In the end, industry lobbyists were victorious, pushing through legislation at the federal, state, and municipal levels that established recycling programs as the cure-all for the nation’s solid-waste problems. Recycling became the exclusive solution rather than the complement to mandatory source-reduction programs. While Coke and its corporate partners continued to produce billions of one-way containers, municipalities took on new debts in order to deal with the mounting piles of trash.  ...

This highly visible corporate greening campaign, however, represented the veneer of a much larger system that had to be built from the ground up, largely by city governments and largely with taxpayer dollars. … Because the costs of cleaning up the mess were distributed, in other words, few citizens recognized the huge capital outlays that were being made by the public on behalf of private industry. Beverage and packaging companies had found a way to enroll local governments in a nationwide corporate cleanup and had done so without drawing the ire of an American citizenry typically averse to government bailouts of private industry. They succeeded because the support they received was largely invisible to the public.  ...

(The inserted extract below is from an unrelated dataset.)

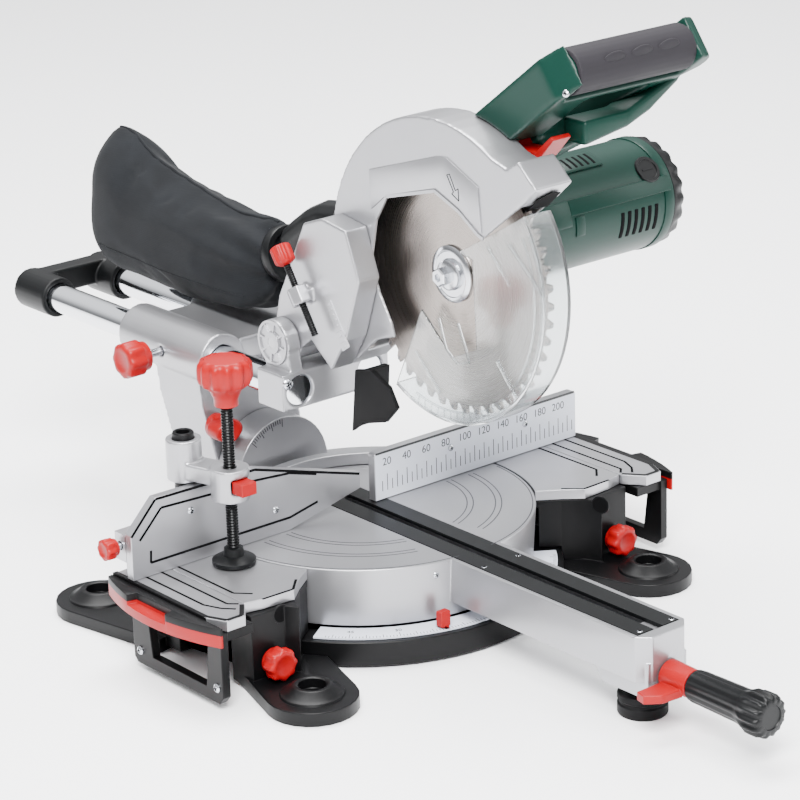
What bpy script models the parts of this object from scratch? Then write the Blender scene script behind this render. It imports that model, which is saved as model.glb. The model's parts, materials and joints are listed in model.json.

The beverage industry positioned itself as the keystone of the recycling system. Through the end of the 1980s, soft-drink, brewing, and beverage-packaging companies sought to convince citizens and lawmakers alike that container waste was the essential fuel driving nascent [curbside] recycling programs. … Coke and its industry allies argued that the diversion of aluminum cans from the waste reclamation stream via deposit laws would eliminate the majority of the revenue generated from sales of recyclables.  ...

The soft drink industry’s appeal proved effective. After 1986, only one other state (Hawaii) passed a mandatory deposit law. Most municipalities committed substantial resources and political support to the development of what the industry called “comprehensive” recycling programs. In 1986, only Rhode Island had a mandatory statewide recycling law on the books, but, just three years later, twenty-six states had passed laws requiring recycling as a component of solid-waste reduction, and seven states mandated the creation of statewide curbside programs. The number of curbside programs in the United States increased from just six hundred in 1989 to over four thousand in 1992. With the rise of curbside recycling, industries abandoned many of their own buyback programs and began to rely largely on municipal services that required them to pay no extra fees.  ...

By the end of the 1990s, publicly funded recycling programs had become accepted as the method for cleaning up industry container waste.